The accused then appealed before the Allahabad High Court. The trial court also sent the reference of their Judgement to the High Court for confirmation of the capital punishment given to the accused-appellant. The High Court took note of the arguments of both sides as set forth at the trial court. The Court also recorded the trial court’s findings and then gave its ruling by confirming the death penalty of the accused. But the High Court failed to take notice of the “arguments of the appellant or the respondent” and those “were [never] discussed and considered.” The Apex Court found this very “strange” as the High Court had meticulously recorded all the arguments and counter-arguments, the trial court’s decision and also discussed in details the situations and extenuating circumstances that merit capital punishment.

Court ruling

A three judge Bench of the Supreme Court presided over this case. Justices A. K. Sikri, S. Abdul Nazeer and M. R. Shah gave their ruling on February 20, 2019. The Apex Court in their ruling discussed the failings of the High Court in following procedures regarding the verdict. The Bench unequivocally opposed the High Court’s approach towards the proceedings in this case and rebuked the lower court for not recording its own reasoning with respect to this case.

The judges exclaimed their disappointment that the High Court had “not dealt with the issue as to whether the conviction recorded by the trial court was justified or not.” The top court also clarified their position on how the High Court’s ruling failed to take into account the seriousness of the matter as they should have dealt in depth about the merits of the issues at hand considering that the “appellant is convicted for serious offence of murder, i.e., under Section 302 IPC and above all given the death sentence therefor.”

The Supreme Court offered their perspective and suggested, “High Court was sitting as a Court of first appeal. Therefore, it was required to revisit the entire evidence and was also required to record its opinion as to the findings of the trial court on the conviction were warranted and justified or not.” The Apex Court declared that since the High Court was “silent on the question of conviction” the top court has no choice but to “set aside the impugned judgment and remit the case to the High Court for fresh consideration on merits on the lines indicated above.”

Impact of the judgment

This ruling of the top court has brought to light many issues that have been plaguing our justice system. The number of pending cases, serious shortages of lawyers and judges, delay in the appointments of court officials, political unwillingness to combat this apathy and the pressure to deal with such aggravating situations have seriously afflicted our justice system. Although that cannot be construed as an excuse in this current scenario especially; and though timely intervention by the Supreme Court may have saved the day, this situation has but left a dismal taste.It is imperative that some serious thoughts should be given regarding this matter.

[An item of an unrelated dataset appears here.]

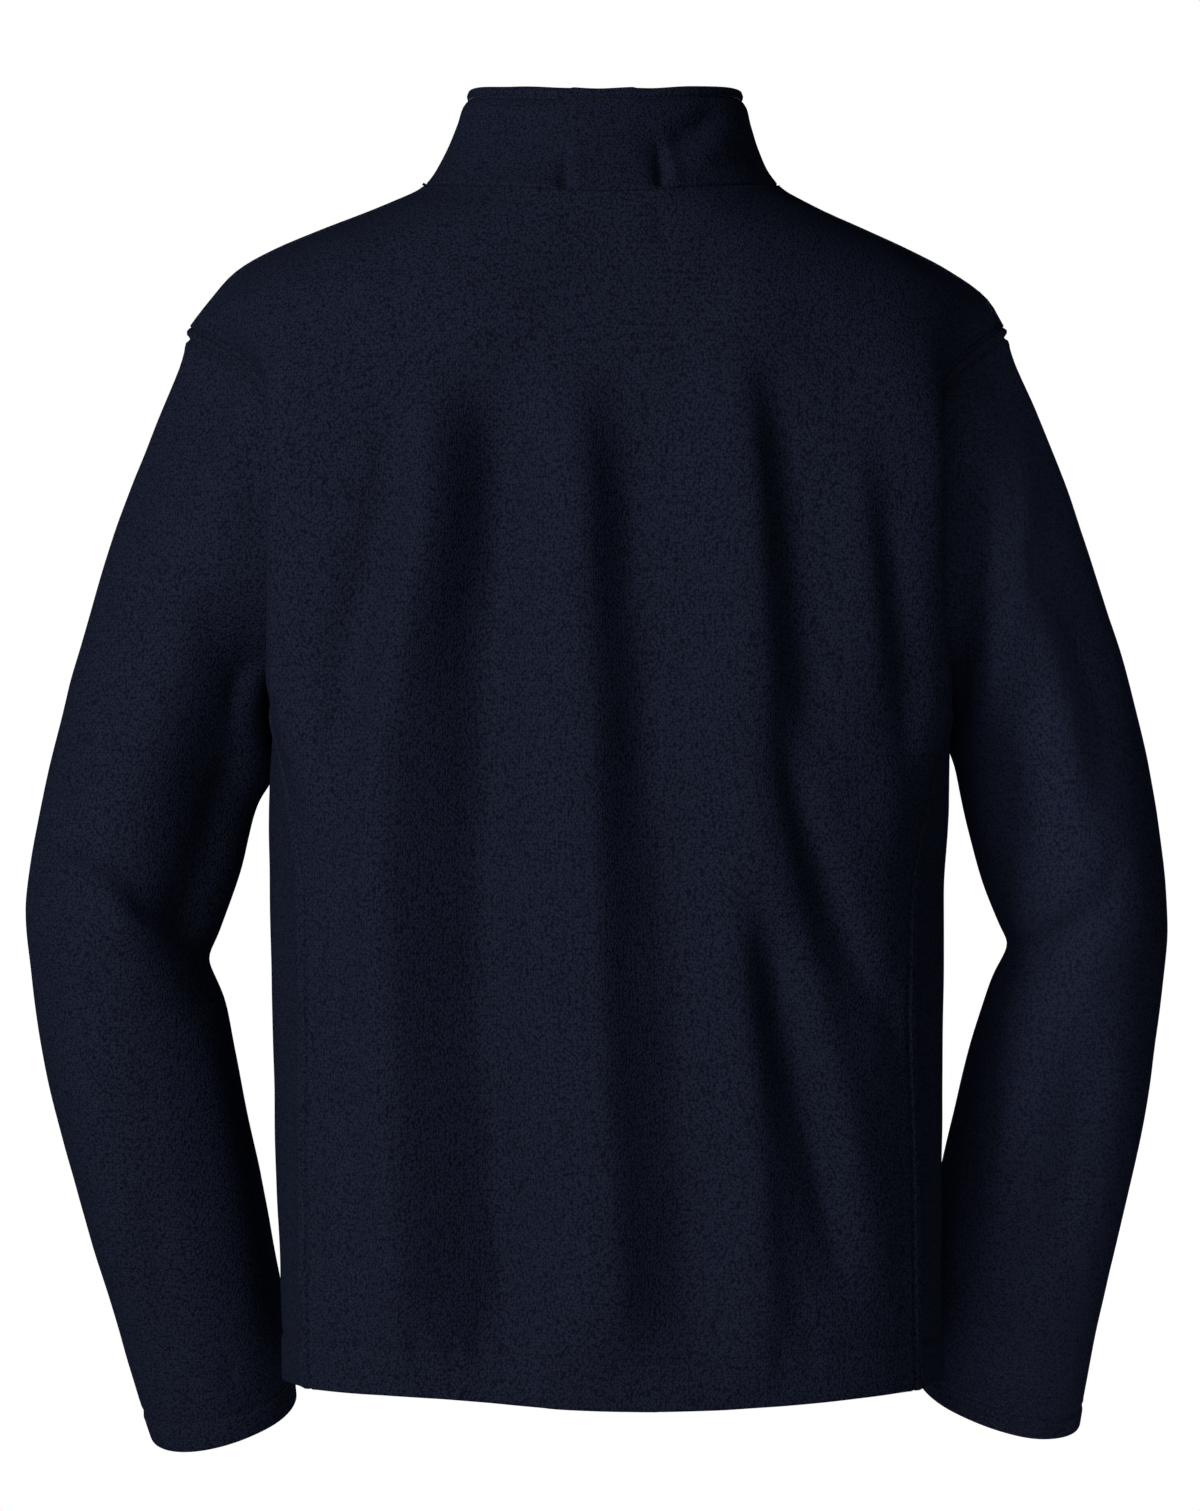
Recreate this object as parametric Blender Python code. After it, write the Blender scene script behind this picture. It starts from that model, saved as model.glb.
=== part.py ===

Our lawmakers and politicians should discuss this issues and come up with reasonable and clear solutions that can cure these problems. The plights of thousands of poor people who went through the altar of the court and held faith in our justice system and our Constitution are at stake. A misstep in such matters may seriously undermine their faith in our justice system and question their beliefs in our courts. Our courts are not only the pride of our country but also are the guardians of our democracy. They are the temples that honour our Constitution and have always guided us through the times of darkness. It is our duty to protect and preserve the integrity and honour of our legal system and its haloed bastion of judiciary from the hubristic attitudes of some cavalier gentries.